DESCRIPTION OF THE TASK: Please repeat all of the lines that follow, exactly as written.

DATASET CONTENT:
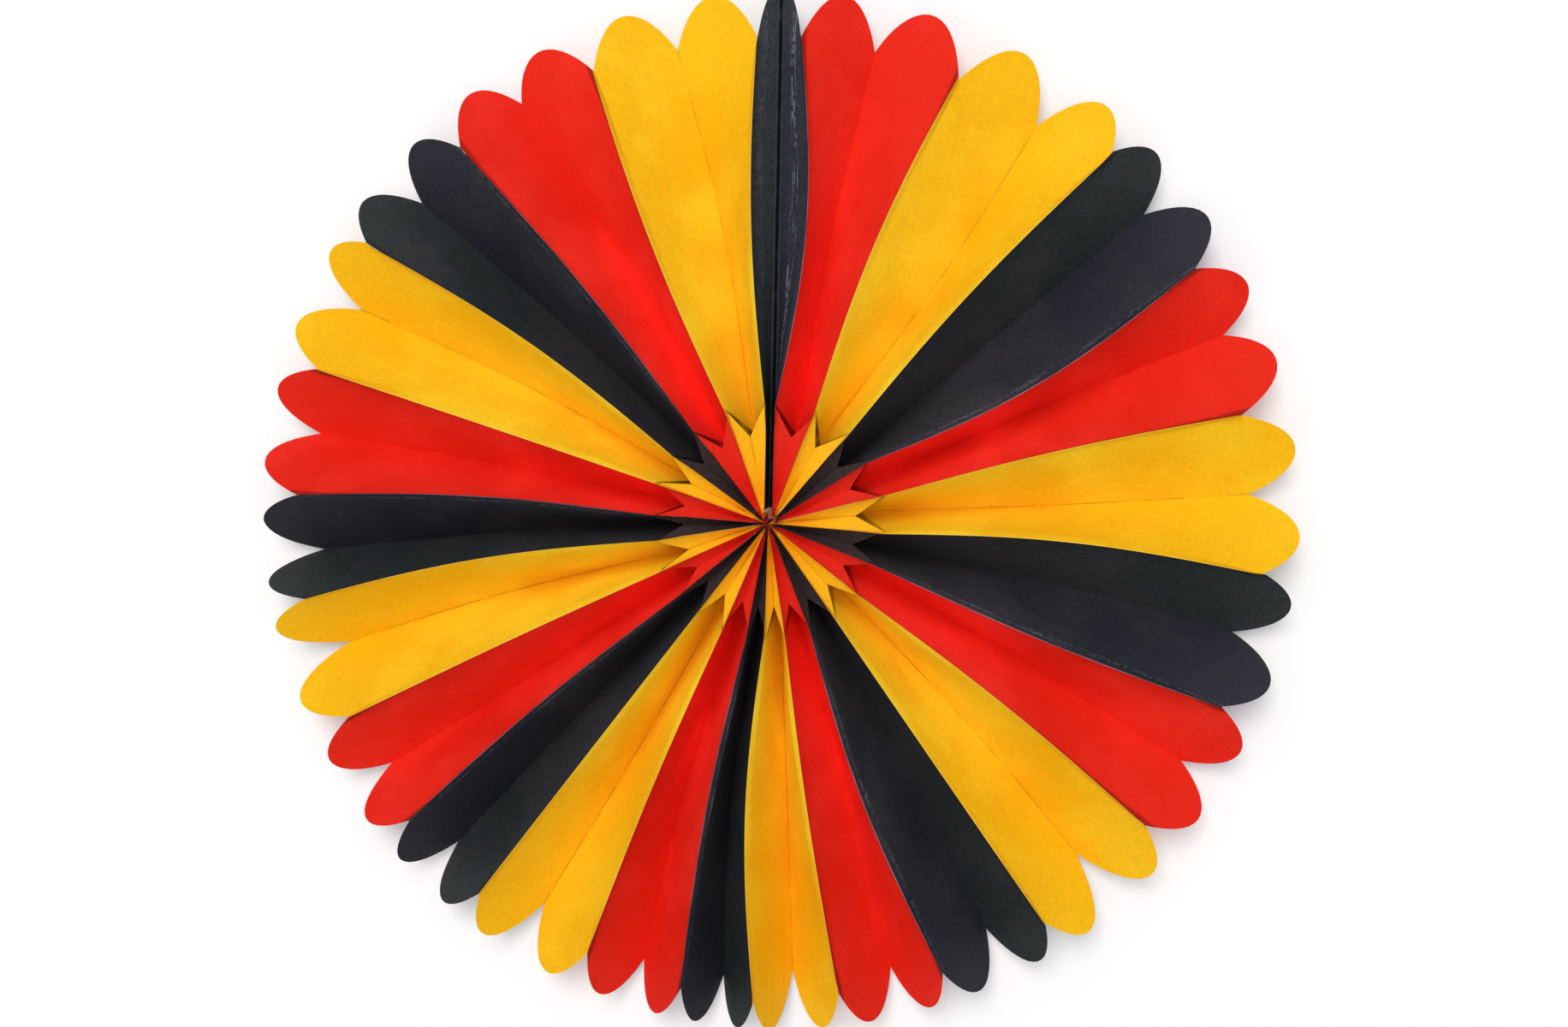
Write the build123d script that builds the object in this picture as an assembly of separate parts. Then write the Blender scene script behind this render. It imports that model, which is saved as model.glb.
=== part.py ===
from build123d import *
from math import asin, cos, degrees, pi, radians, sin, sqrt
import os

# A tissue-paper fan opened to a full circle. It hangs upright, front towards -Y, with its hub at the origin.
# The two end cards meet in the plane X = 0, above the hub. Azimuths run clockwise from +Z in the front view.

# Rosette
rosette_d = 500.0
hub_r = 4.0
petal_len = 23.5
petal_snips = 12

# Leaves: each is a strip of tissue folded once at the back and glued along its two front edges
leaf_w = 44.6
paper_t = 0.15
glue_lip_w = 4.0
glue_film = 0.1
bends_per_leaf = 7
widest_chord_share = 0.9

# V slit across each leaf: its inner end, the gusset, lies near the front, and the outer part reaches in behind it
slit_tip_r = 40.5
slit_arm_r = 54.0
slit_lap = 2.5
gusset_start_r = 14.0
gusset_w = 8.0
gusset_bends = 2

# End cards and what joins them
card_t = 1.5
card_w = leaf_w / 2
tape_t = 0.15
tape_w = 12.0
tape_len = 170.0
card_bare_len = 6.6

# Thread through the inner ends
thread_d = 0.7
thread_strands = 5
thread_ring_r = 5.5
thread_y = 3.0
thread_clearance = 0.15

# How far the circle opens at the seam, and how much of the circle each leaf takes, clockwise from the seam
seam_half_angle = 2.6
opening_shares = [
    1.94, 1.98, 1.64, 1.79, 1.88, 1.63, 1.66, 1.67, 1.35, 1.25, 1.04, 0.88,
    1.20, 1.51, 1.23, 1.46, 1.55, 1.27, 1.53, 1.62, 1.58, 1.82, 2.01,
]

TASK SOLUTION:
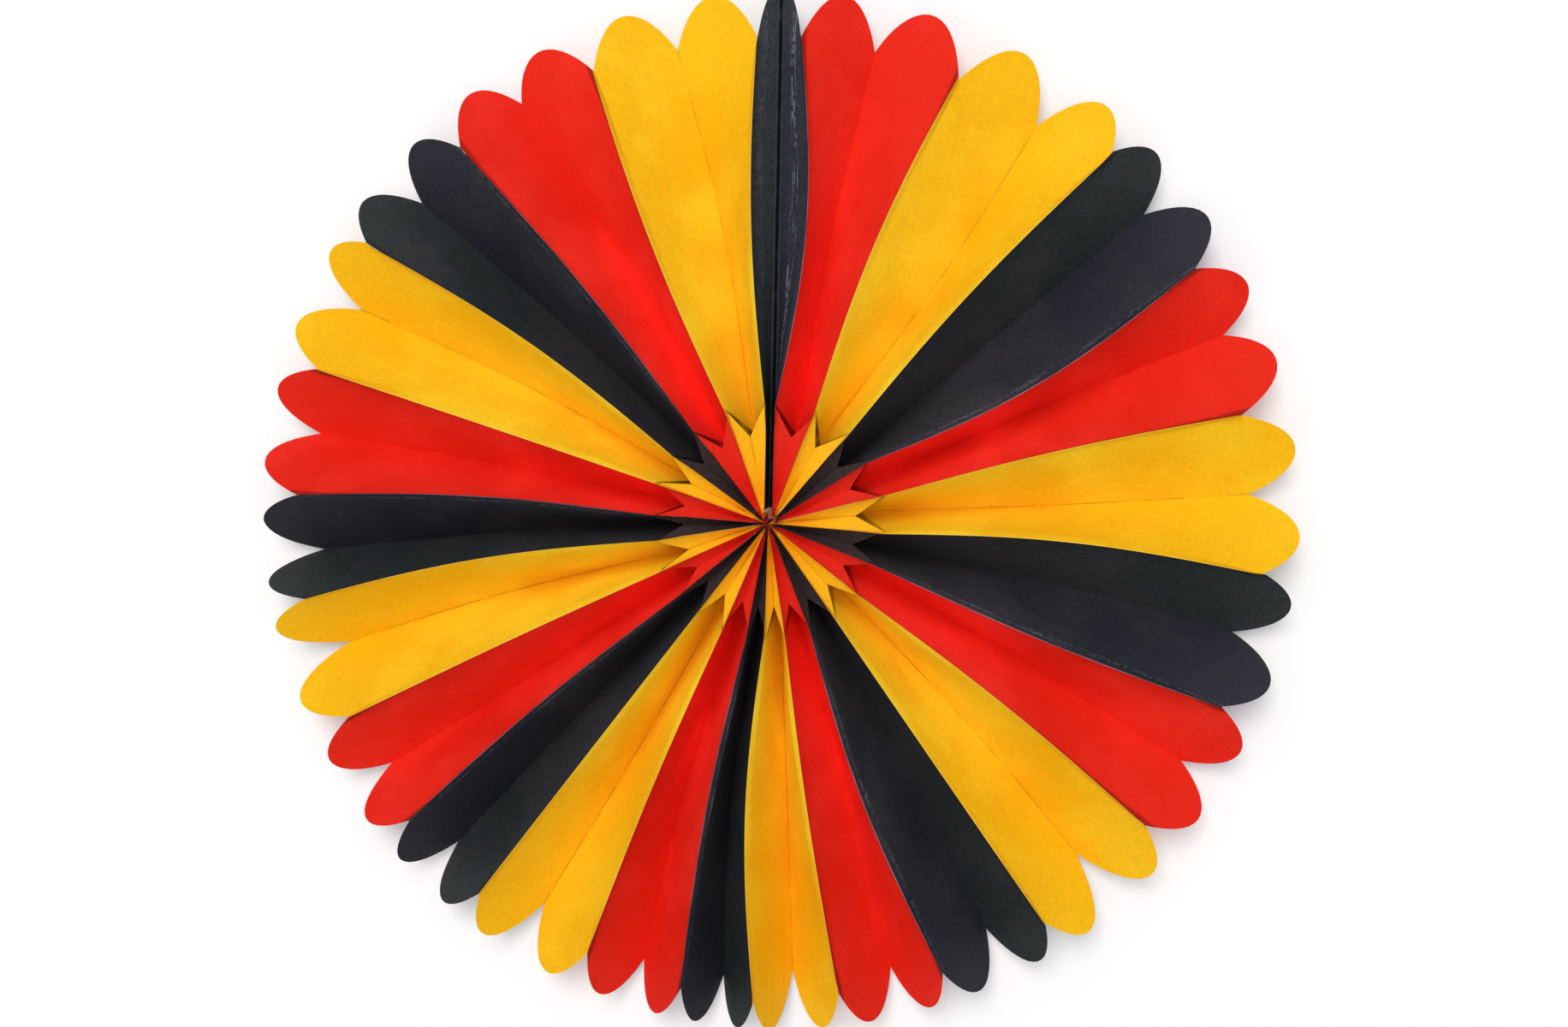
Write the build123d script that builds the object in this picture as an assembly of separate parts. Then write the Blender scene script behind this render. It imports that model, which is saved as model.glb.
=== part.py ===
from build123d import *
from math import asin, cos, degrees, pi, radians, sin, sqrt
import os

# A tissue-paper fan opened to a full circle. It hangs upright, front towards -Y, with its hub at the origin.
# The two end cards meet in the plane X = 0, above the hub. Azimuths run clockwise from +Z in the front view.

# Rosette
rosette_d = 500.0
hub_r = 4.0
petal_len = 23.5
petal_snips = 12

# Leaves: each is a strip of tissue folded once at the back and glued along its two front edges
leaf_w = 44.6
paper_t = 0.15
glue_lip_w = 4.0
glue_film = 0.1
bends_per_leaf = 7
widest_chord_share = 0.9

# V slit across each leaf: its inner end, the gusset, lies near the front, and the outer part reaches in behind it
slit_tip_r = 40.5
slit_arm_r = 54.0
slit_lap = 2.5
gusset_start_r = 14.0
gusset_w = 8.0
gusset_bends = 2

# End cards and what joins them
card_t = 1.5
card_w = leaf_w / 2
tape_t = 0.15
tape_w = 12.0
tape_len = 170.0
card_bare_len = 6.6

# Thread through the inner ends
thread_d = 0.7
thread_strands = 5
thread_ring_r = 5.5
thread_y = 3.0
thread_clearance = 0.15

# How far the circle opens at the seam, and how much of the circle each leaf takes, clockwise from the seam
seam_half_angle = 2.6
opening_shares = [
    1.94, 1.98, 1.64, 1.79, 1.88, 1.63, 1.66, 1.67, 1.35, 1.25, 1.04, 0.88,
    1.20, 1.51, 1.23, 1.46, 1.55, 1.27, 1.53, 1.62, 1.58, 1.82, 2.01,
]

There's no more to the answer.